Choosing a financial power of attorney (POA) is a serious matter that should not be entered into lightly. As the saying going, with great power comes great responsibility. But what qualities make a person a good POA? What, exactly, does power of attorney mean, and what are the different types?
What Is Power of Attorney (POA)?
Assigning someone as Financial Power of Attorney means that they are legally allowed to handle your financial matters in the event that you are not able to (for example, if you have a medical emergency). The degree and the timing that the financial POA takes place depends upon the type of Power of Attorney you sign – we’ll discuss the different types of POA below.
Types of Financial Power of Attorney
There are three basic types of financial power of attorney. The first is the normal or conventional power of attorney. This type begins the moment you sign it and lasts until you are mentally incapable or incapacitated.
The second type is a durable power of attorney. This form of POA also begins the moment you sign it, but it lasts your entire lifetime – with the caveat that you can cancel it at anytime.
The third type is a springing power of attorney.
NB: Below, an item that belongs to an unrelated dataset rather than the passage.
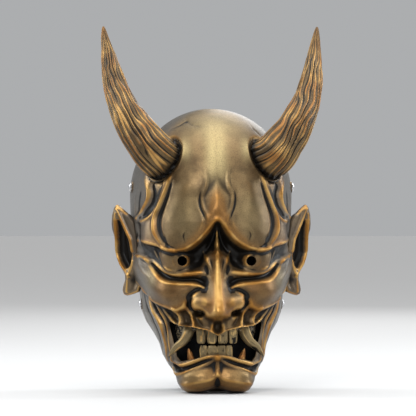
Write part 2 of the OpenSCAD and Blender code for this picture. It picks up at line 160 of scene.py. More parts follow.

As the name suggests, a springing POA is triggered when a specific life event occurs, such as a medical emergency or if you ever become incapacitated.
No matter what type of power of attorney you have anointed someone with, those powers and the ability to manage your finances ends upon your death.
Benefits and Responsibilities of Power of Attorney
When you assign someone as financial power of attorney, you can pick and choose which assets and powers they have. It is important to lay out ever aspect of your POA – a licensed CPA or certified public accountant can help you decide which abilities should be in your POA, as well as which type is beneficial to your situation.
Typical aspects of your finances you can give someone access to include investments (stocks, bonds, mutual funds), property, taxes, small business operations, day-to-day expenses, bill payment, insurance, bank transactions, access to any property (including automobiles and valuables), and even the right to hire level representation on your behalf.
You can assign a person of all of these responsibilities or a few of them. In addition, you can assigned multiple people to handle different areas of your finances as well.
Choosing a Power of Attorney
Your first instinct may be to assign a family member as your POA, and while this is not a bad idea, there are some factors to consider. For starters, trust is everything. Whoever you choose must be a responsible person that has you (and your family’s) best interest at heart.
Since you are having the person handle your financial matters, someone who is savvy with finances is important as well. If you are letting them handle your stocks, for instance, they should understand how the stock market works. If you are asking them to make small business owner (SBO) decisions when you are incapacitated, they need to understand what you do and how your company operates.
Difference Between a Financial POA and Medical POA
You may be asking yourself what is the difference between a financial power of attorney and a medical power of attorney. While you can certainly have the same person be both your Financial and Medical POA, having separate people is always a wise choice. In essence, a medical POA handles your medical situation and is responsible for making medical decisions for you when you are unable to or are incapacitated, whereas a financial POA handles your finances.